SQL, then you don't need the material in these sections anyway.

   
  
  

What You Need to Have

  

XML

is deliberately architecture, platform, operating system, GUI, and

language agnostic (in fact, more so than Java). It works equally well

on Mac OS, Windows, Linux, OS/2, various flavors of Unix, and more. It

can be processed with Python, C  , Haskell, ECMAScript, C#, Perl,

Visual Basic, Ruby, and of course Java. No byte order issues need

concern you if you switch between PowerPC, X86, or other architectures.

Almost everything in this book should work equally well on any platform

that's capable of running Java.

  

Most of the material in this

book is relatively independent of the specific Java version. Java 1.4

bundles SAX, DOM, and a few other useful classes into the core JDK.
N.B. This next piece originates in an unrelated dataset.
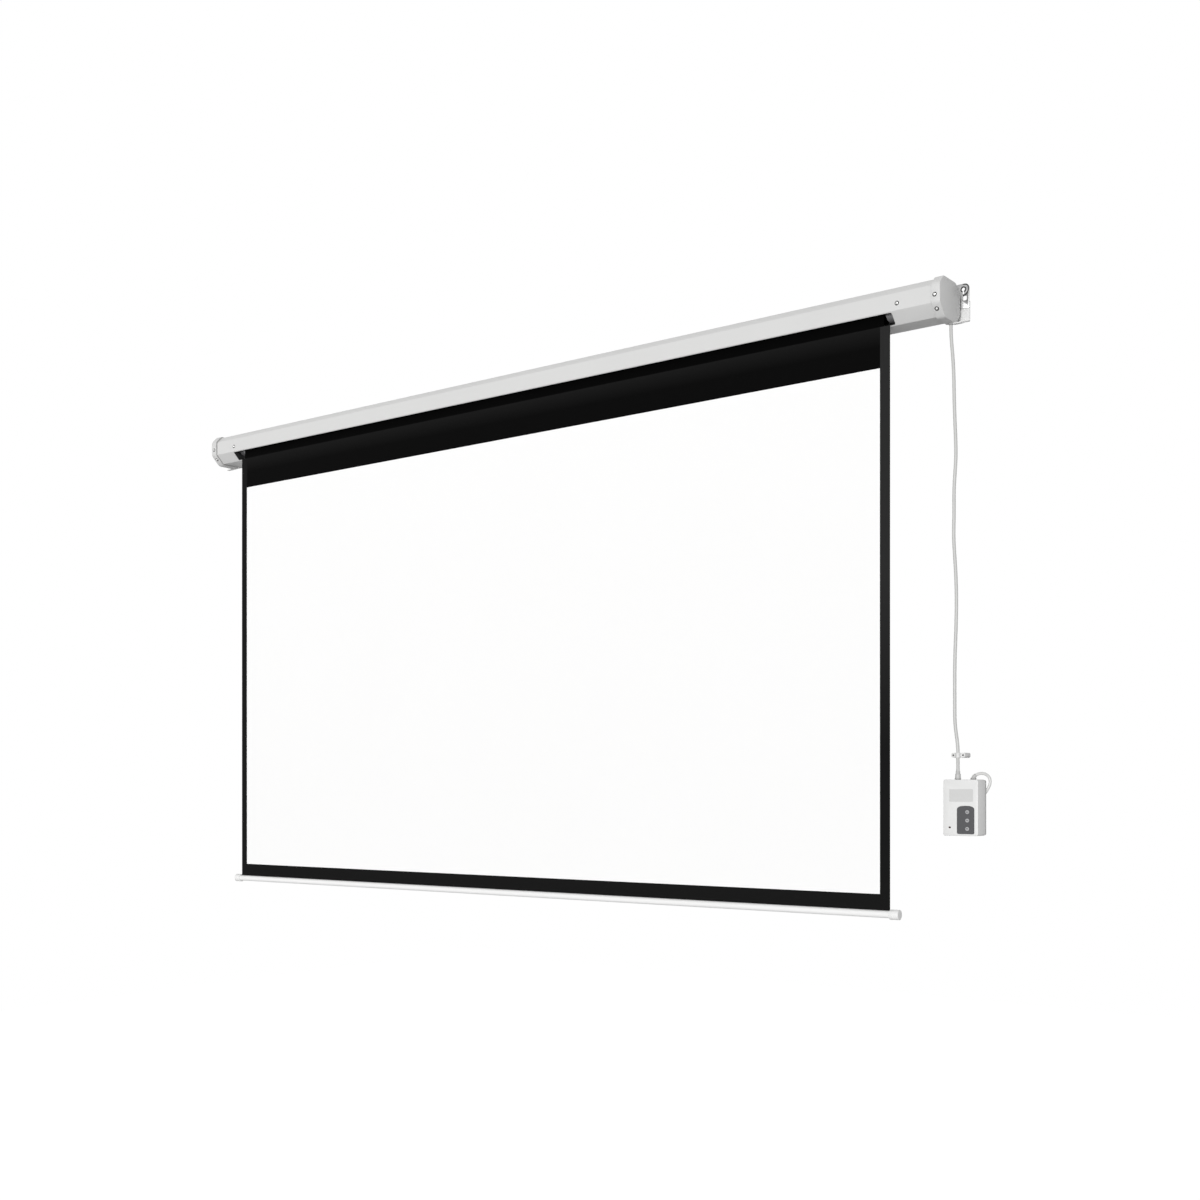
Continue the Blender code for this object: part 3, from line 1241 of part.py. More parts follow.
def swept(line, radii, sides):
    """A round body along a line whose radius goes evenly from the first value to the last."""
    along = np.gradient(line, axis=0)
    along /= np.linalg.norm(along, axis=1)[:, None]
    rings = []
    for k, (place, forward) in enumerate(zip(line, along)):
        radius = radii[0] + (radii[1] - radii[0]) * k / (len(line) - 1)
        side = np.cross(forward, (0.0, 1.0, 0.0))
        side /= np.linalg.norm(side)
        other = np.cross(forward, side)
        angles = np.linspace(0, 2 * math.pi, sides, False)
        rings.append([place + radius * (side * math.cos(a) + other * math.sin(a)) for a in angles])
    return loft(rings)


def coil_line():
    """The mains cord's coil: it spirals in, climbs a layer in half a turn, and spirals out again."""
    total = COIL_TURNS * COIL_POINTS
    points = []
    for k in range(total + 1):
        turn = k / COIL_POINTS
        middle = COIL_TURNS / 2
        radius = COIL_INNER + COIL_PITCH * abs(turn - middle)
        climb = min(1, max(0, (turn - middle + 0.25) / 0.5))
        share = (1 - math.cos(math.pi * climb)) / 2
        y = COIL_FRONT_Y + (COIL_BACK_Y - COIL_FRONT_Y) * share
        angle = -2 * math.pi * turn
        x = COIL_CENTRE[0] + radius * math.cos(angle)
        z = COIL_CENTRE[1] + radius * math.sin(angle)
        points.append((x, y, z))
    return np.array(points)


def line_length(line):
    """The length of a line of points."""
    return float(np.linalg.norm(np.diff(line, axis=0), axis=1).sum())


def least_self_gap(line, diameter):
    """The least distance between two turns' surfaces, taken on the points of the line."""
    apart = COIL_POINTS // 2
    best = math.inf
    for k in range(len(line) - apart):
        best = min(best, float(np.linalg.norm(line[k + apart :] - line[k], axis=1).min()))
    return best - diameter


def build_cords():
    """The motor cord, the mains cord with its coil, tie and plug, and the clip on the wall."""
    line, motor_length = smooth_line(MOTOR_CORD_ROUTE, 2.4 * CORD_DIAMETER)
    cord_object("motor_cord", line, CORD_DIAMETER, "cord_white", 3)
    sleeve_end = MAINS_SLEEVE_LENGTH + 2 * GAP
    line, mains_length = smooth_line(MAINS_ROUTE, 0.9 * MAINS_DIAMETER, sleeve_end)
    cord_object("mains_cord", line, MAINS_DIAMETER, "cord_white", 2)
    coil = coil_line()
    cord_object("mains_coil", coil, MAINS_DIAMETER, "cord_white", 1)
    tail, tail_length = smooth_line(TAIL_ROUTE, 1.4 * MAINS_DIAMETER)
    cord_object("mains_tail", tail, MAINS_DIAMETER, "cord_white", 2)
    lead, lead_length = smooth_line(INNER_LEAD_ROUTE, 1.4 * CORD_DIAMETER)
    cord_object("inner_lead", lead, CORD_DIAMETER, "cord_white", 2)
    build_tie()
    build_plug()
    build_clip()
    print(f"motor cord {motor_length:.4f} m, inner lead {lead_length:.4f} m")
    print(f"mains cord {mains_length:.4f} m, coil {line_length(coil):.4f} m, tail {tail_length:.4f} m")
    print(f"least gap of the coil to itself {1000 * least_self_gap(coil, MAINS_DIAMETER):.3f} mm")


def build_tie():
    """The band that holds the coil's turns together at its left side."""
    room = MAINS_DIAMETER / 2 + TIE_ROOM
    x_low = COIL_CENTRE[0] - COIL_OUTER - room
    x_high = COIL_CENTRE[0] - COIL_INNER + room
    y_low, y_high = COIL_FRONT_Y - room, COIL_BACK_Y + room
    inner = rounded(rectangle(x_low, x_high, y_low, y_high), 0.002, 3)
    grown = offset_outline(rectangle(x_low, x_high, y_low, y_high), TIE_THICKNESS)
    outer = rounded(grown, 0.002 + TIE_THICKNESS, 3)
    middle = COIL_CENTRE[1]
    band = hollow_prism(outer, inner, middle - TIE_WIDTH / 2, middle + TIE_WIDTH / 2, "Z")
    make_object("coil_tie", band, "dark_plastic")


def build_plug():
    """A plain two-pin plug at the mains cord's end."""
    length, depth, height = PLUG_SIZE
    y, z = -BOX_STANDOFF / 2, PLUG_CENTRE_Z
    rings = []
    for x, share in ((PLUG_X, 0.62), (PLUG_X - 0.35 * length, 1.0), (PLUG_X - length, 1.0)):
        corners = rectangle(y - depth / 2, y + depth / 2, z - share * height / 2, z + share * height / 2)
        rings.append([(x, a, b) for a, b in rounded(corners, 0.004, 3)])
    plug = make_object("mains_plug", loft(rings), "white_plastic")
    pins = bmesh.new()
    for side in (-1, 1):
        middle = z + side * PIN_SPACING / 2
        low = (PLUG_X - length - PIN_LENGTH, y - PIN_SIZE[1] / 2, middle - PIN_SIZE[0] / 2)
        high = (PLUG_X - length + 0.002, y + PIN_SIZE[1] / 2, middle + PIN_SIZE[0] / 2)
        box(low, high, pins)
    combine(plug, helper("plug_pins", pins), "UNION")


def build_clip():
    """The saddle clip that holds the motor cord on a spacer block, just above the control box."""
    (x, y), z = CLIP_CORD, CLIP_Z
    inner = CORD_DIAMETER / 2 + CLIP_CORD_ROOM
    outer = inner + CLIP_WALL
    face = y + 0.0010
    foot = math.sqrt(outer**2 - (face - y) ** 2)
    start = math.atan2(face - y, foot)
    arc = np.linspace(start, -math.pi - start, 15)
    hump = [(x + outer * math.cos(a), y + outer * math.sin(a)) for a in arc]
    outline = [(x + CLIP_HALF_WIDTH, 0), (x + CLIP_HALF_WIDTH, face), *hump]
    outline += [(x - CLIP_HALF_WIDTH, face), (x - CLIP_HALF_WIDTH, 0)]
    body = prism(outline, z - CLIP_HEIGHT / 2, z + CLIP_HEIGHT / 2, "Z")
    clip = make_object("saddle_clip", body, "white_plastic")
    bore = rod_profile(z - CLIP_HEIGHT, z + CLIP_HEIGHT, inner)
    combine(clip, helper("clip_bore", turned(bore, (x, y), "Z", 20)))


def carrier_empty(name, place, pieces):
    """An empty on a joint's axis that carries the pieces which move together."""
    empty = bpy.data.objects.new(name, None)
    empty.location = place
    bpy.context.scene.collection.objects.link(empty)
    for piece in pieces:
        piece.parent = empty
        piece.location = Vector(piece.location) - Vector(place)
    return empty


def print_places():
    """The places that a drawing of the joints needs."""
    print(f"roller axis at y {ROLLER_Y:.5f}, fabric at y {FABRIC_Y:.5f}")
    print(f"bar axis at z {BAR_Z:.5f}, travel {BAR_TRAVEL:.5f} m")
    print(f"fabric per radian of the roller {ROLLER_RATIO:.6f} m")
    print(f"full travel turns the roller {math.degrees(BAR_TRAVEL / ROLLER_RATIO):.2f} degrees")


def build():
    """The whole projector screen."""
    clear_scene()
    shell = build_case()
    build_carriers(shell)
    build_brackets()
    roller = build_roller()
    motor = build_motor()
    build_screen()
    bar = build_bar()
    cover, _ = build_box()
    build_glands(cover)
    build_cords()
    carrier_empty("roller_axis", axis_origin(), roller + motor["turning"])
    carrier_empty("bar_travel", (0, FABRIC_Y, BAR_Z), bar)
    print_places()


build()
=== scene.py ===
"""Visual model of a motorized projector screen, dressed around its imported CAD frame.

The case, the fabric on its roller, the bottom bar and the control box on its cords are each a class
that models its pieces and gives them their finishes. Metres, +Z up, and the wall is the plane Y = 0.
"""

from __future__ import annotations

import json
import logging
import math
from collections.abc import Callable, Iterator, Sequence
from contextlib import contextmanager
from dataclasses import dataclass, field
from enum import Enum

import bmesh
import bpy
import numpy as np
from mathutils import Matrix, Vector

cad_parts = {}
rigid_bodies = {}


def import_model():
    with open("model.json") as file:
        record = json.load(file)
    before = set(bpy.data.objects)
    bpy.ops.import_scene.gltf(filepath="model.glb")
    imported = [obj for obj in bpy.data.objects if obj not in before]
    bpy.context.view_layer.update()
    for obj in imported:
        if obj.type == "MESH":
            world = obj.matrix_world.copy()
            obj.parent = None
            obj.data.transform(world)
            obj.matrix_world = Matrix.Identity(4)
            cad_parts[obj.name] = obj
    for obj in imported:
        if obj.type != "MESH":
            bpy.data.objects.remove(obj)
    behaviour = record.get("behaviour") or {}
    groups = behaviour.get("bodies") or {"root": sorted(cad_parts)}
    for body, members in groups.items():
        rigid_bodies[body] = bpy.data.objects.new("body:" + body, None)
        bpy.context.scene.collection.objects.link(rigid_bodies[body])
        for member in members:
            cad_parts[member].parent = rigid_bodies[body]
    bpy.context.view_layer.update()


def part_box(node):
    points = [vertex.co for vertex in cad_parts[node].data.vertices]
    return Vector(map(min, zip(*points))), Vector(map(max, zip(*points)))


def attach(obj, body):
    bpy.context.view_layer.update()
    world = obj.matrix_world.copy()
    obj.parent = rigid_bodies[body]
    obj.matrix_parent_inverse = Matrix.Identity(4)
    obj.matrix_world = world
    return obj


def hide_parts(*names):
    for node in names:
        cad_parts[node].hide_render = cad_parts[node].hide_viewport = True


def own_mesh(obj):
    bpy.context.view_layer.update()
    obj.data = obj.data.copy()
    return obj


LOG = logging.getLogger("screen")
Pair = tuple[float, float]
Point = tuple[float, float, float]
Colour = tuple[float, float, float]
# How far apart two places may be and still count as one, in metres
NEAR = 0.0001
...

However, these are easily installed in earlier JVMs as open source

libraries from the Apache XML Project and other vendors. For the most

part, I used Java 1.3 and 1.4 when testing the examples; and it's

possible that a few classes and methods have been used that are not

available in earlier versions. In most cases, it should be fairly

obvious how to backport them. All of the basic XML APIs except TrAX

should work in Java 1.1 and later. TrAX requires Java 1.2 or later.